I have tried all iterations and implementations of matmul inside of TF2 and all of them either fail to quantize or fail to compile as shown above. I get a similar error when attempting to Inspect the model before quantziation:

Traceback (most recent call last):
  File "test.py", line 102, in <module>
    main()
  File "test.py", line 79, in main
    tb.inspect(model, in_shape, model_path, target) 
  File "/workspace/matmul_example/tf/tb_tf.py", line 128, in inspect
    inspector.inspect_model(model, 
  File "/opt/vitis_ai/conda/envs/vitis-ai-tensorflow2/lib/python3.8/site-packages/tensorflow_model_optimization/python/core/quantization/keras/vitis/vitis_inspect.py", line 649, in inspect_model
    inspect_results = self._extract_inspect_results(float_model,
  File "/opt/vitis_ai/conda/envs/vitis-ai-tensorflow2/lib/python3.8/site-packages/tensorflow_model_optimization/python/core/quantization/keras/vitis/vitis_inspect.py", line 263, in _extract_inspect_results
    logger.error('Cannot find layer {}\'s final layer.'.format(layer.name))
  File "/opt/vitis_ai/conda/envs/vitis-ai-tensorflow2/lib/python3.8/site-packages/tensorflow_model_optimization/python/core/quantization/keras/vitis/utils/common_utils.py", line 75, in error
    raise err_type('[VAI ERROR] ' + msg)
ValueError: [VAI ERROR] Cannot find layer tf.linalg.matmul's final layer.

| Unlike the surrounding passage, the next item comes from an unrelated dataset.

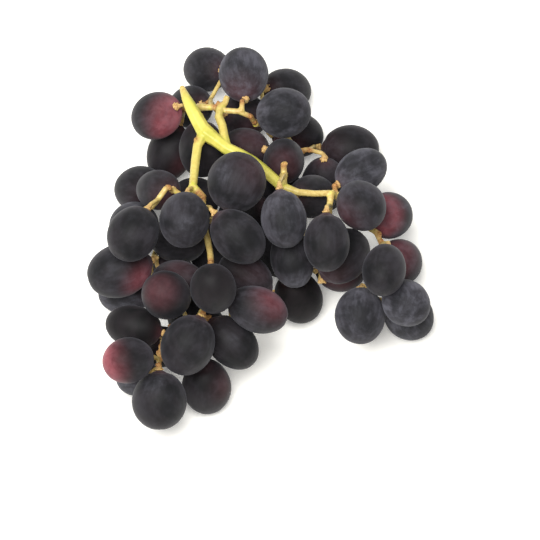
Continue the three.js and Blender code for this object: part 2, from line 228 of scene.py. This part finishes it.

I noticed that inside of the hugging face BERT transformer example they instead use QuantTFOpLambda, which I attempted to use but had difficulty implementing.

If anyone has any advice how to implement the simple matrix multiply that the quantizer and compiler can detect and handle, it would be greatly appreciated.